DO THIS:
Everything in the listing should be restated word for word.

DATA EXTRACT:
**********
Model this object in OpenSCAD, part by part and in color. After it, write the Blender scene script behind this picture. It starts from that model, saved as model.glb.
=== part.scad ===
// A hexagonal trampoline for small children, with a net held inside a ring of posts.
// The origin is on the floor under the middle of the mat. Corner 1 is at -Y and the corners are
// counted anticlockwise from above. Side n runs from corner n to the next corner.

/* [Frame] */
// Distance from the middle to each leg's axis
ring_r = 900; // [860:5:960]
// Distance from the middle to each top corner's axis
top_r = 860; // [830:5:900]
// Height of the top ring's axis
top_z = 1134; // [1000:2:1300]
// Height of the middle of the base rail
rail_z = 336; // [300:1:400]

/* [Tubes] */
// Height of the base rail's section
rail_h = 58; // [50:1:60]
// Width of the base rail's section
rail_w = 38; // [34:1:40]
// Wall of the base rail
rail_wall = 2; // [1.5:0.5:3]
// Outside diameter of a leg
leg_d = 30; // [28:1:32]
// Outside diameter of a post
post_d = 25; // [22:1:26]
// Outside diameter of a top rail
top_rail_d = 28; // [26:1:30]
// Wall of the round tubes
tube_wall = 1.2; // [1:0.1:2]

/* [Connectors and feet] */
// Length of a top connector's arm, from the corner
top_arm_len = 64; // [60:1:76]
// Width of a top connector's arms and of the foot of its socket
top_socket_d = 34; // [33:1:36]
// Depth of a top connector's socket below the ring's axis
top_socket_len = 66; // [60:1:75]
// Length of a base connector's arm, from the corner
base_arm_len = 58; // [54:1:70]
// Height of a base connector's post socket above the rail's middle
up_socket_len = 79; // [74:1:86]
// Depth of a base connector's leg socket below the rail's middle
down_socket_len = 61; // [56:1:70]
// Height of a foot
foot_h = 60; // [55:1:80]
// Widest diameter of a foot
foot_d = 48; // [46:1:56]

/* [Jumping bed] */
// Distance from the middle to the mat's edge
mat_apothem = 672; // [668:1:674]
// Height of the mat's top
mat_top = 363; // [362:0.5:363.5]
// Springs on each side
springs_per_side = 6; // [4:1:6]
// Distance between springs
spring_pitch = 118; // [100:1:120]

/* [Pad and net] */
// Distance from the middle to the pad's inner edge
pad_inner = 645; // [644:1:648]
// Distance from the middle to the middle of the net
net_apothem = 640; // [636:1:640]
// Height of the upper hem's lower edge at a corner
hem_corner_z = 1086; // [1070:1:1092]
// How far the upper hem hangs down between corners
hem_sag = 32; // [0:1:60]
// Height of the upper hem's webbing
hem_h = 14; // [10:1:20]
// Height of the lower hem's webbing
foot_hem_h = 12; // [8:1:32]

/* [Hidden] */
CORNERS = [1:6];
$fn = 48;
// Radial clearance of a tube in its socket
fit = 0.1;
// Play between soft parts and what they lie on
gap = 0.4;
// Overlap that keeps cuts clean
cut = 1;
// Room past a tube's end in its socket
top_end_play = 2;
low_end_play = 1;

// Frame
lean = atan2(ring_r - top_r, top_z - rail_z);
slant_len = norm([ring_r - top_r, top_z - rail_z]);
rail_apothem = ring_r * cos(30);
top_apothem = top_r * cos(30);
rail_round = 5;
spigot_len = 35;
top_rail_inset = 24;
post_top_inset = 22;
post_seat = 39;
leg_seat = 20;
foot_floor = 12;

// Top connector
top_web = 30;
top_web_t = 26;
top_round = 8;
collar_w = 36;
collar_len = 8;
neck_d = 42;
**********
COMPLETE ANSWER:
Model this object in OpenSCAD, part by part and in color. After it, write the Blender scene script behind this picture. It starts from that model, saved as model.glb.
=== part.scad ===
// A hexagonal trampoline for small children, with a net held inside a ring of posts.
// The origin is on the floor under the middle of the mat. Corner 1 is at -Y and the corners are
// counted anticlockwise from above. Side n runs from corner n to the next corner.

/* [Frame] */
// Distance from the middle to each leg's axis
ring_r = 900; // [860:5:960]
// Distance from the middle to each top corner's axis
top_r = 860; // [830:5:900]
// Height of the top ring's axis
top_z = 1134; // [1000:2:1300]
// Height of the middle of the base rail
rail_z = 336; // [300:1:400]

/* [Tubes] */
// Height of the base rail's section
rail_h = 58; // [50:1:60]
// Width of the base rail's section
rail_w = 38; // [34:1:40]
// Wall of the base rail
rail_wall = 2; // [1.5:0.5:3]
// Outside diameter of a leg
leg_d = 30; // [28:1:32]
// Outside diameter of a post
post_d = 25; // [22:1:26]
// Outside diameter of a top rail
top_rail_d = 28; // [26:1:30]
// Wall of the round tubes
tube_wall = 1.2; // [1:0.1:2]

/* [Connectors and feet] */
// Length of a top connector's arm, from the corner
top_arm_len = 64; // [60:1:76]
// Width of a top connector's arms and of the foot of its socket
top_socket_d = 34; // [33:1:36]
// Depth of a top connector's socket below the ring's axis
top_socket_len = 66; // [60:1:75]
// Length of a base connector's arm, from the corner
base_arm_len = 58; // [54:1:70]
// Height of a base connector's post socket above the rail's middle
up_socket_len = 79; // [74:1:86]
// Depth of a base connector's leg socket below the rail's middle
down_socket_len = 61; // [56:1:70]
// Height of a foot
foot_h = 60; // [55:1:80]
// Widest diameter of a foot
foot_d = 48; // [46:1:56]

/* [Jumping bed] */
// Distance from the middle to the mat's edge
mat_apothem = 672; // [668:1:674]
// Height of the mat's top
mat_top = 363; // [362:0.5:363.5]
// Springs on each side
springs_per_side = 6; // [4:1:6]
// Distance between springs
spring_pitch = 118; // [100:1:120]

/* [Pad and net] */
// Distance from the middle to the pad's inner edge
pad_inner = 645; // [644:1:648]
// Distance from the middle to the middle of the net
net_apothem = 640; // [636:1:640]
// Height of the upper hem's lower edge at a corner
hem_corner_z = 1086; // [1070:1:1092]
// How far the upper hem hangs down between corners
hem_sag = 32; // [0:1:60]
// Height of the upper hem's webbing
hem_h = 14; // [10:1:20]
// Height of the lower hem's webbing
foot_hem_h = 12; // [8:1:32]

/* [Hidden] */
CORNERS = [1:6];
$fn = 48;
// Radial clearance of a tube in its socket
fit = 0.1;
// Play between soft parts and what they lie on
gap = 0.4;
// Overlap that keeps cuts clean
cut = 1;
// Room past a tube's end in its socket
top_end_play = 2;
low_end_play = 1;

// Frame
lean = atan2(ring_r - top_r, top_z - rail_z);
slant_len = norm([ring_r - top_r, top_z - rail_z]);
rail_apothem = ring_r * cos(30);
top_apothem = top_r * cos(30);
rail_round = 5;
spigot_len = 35;
top_rail_inset = 24;
post_top_inset = 22;
post_seat = 39;
leg_seat = 20;
foot_floor = 12;

// Top connector
top_web = 30;
top_web_t = 26;
top_round = 8;
collar_w = 36;
collar_len = 8;
neck_d = 42;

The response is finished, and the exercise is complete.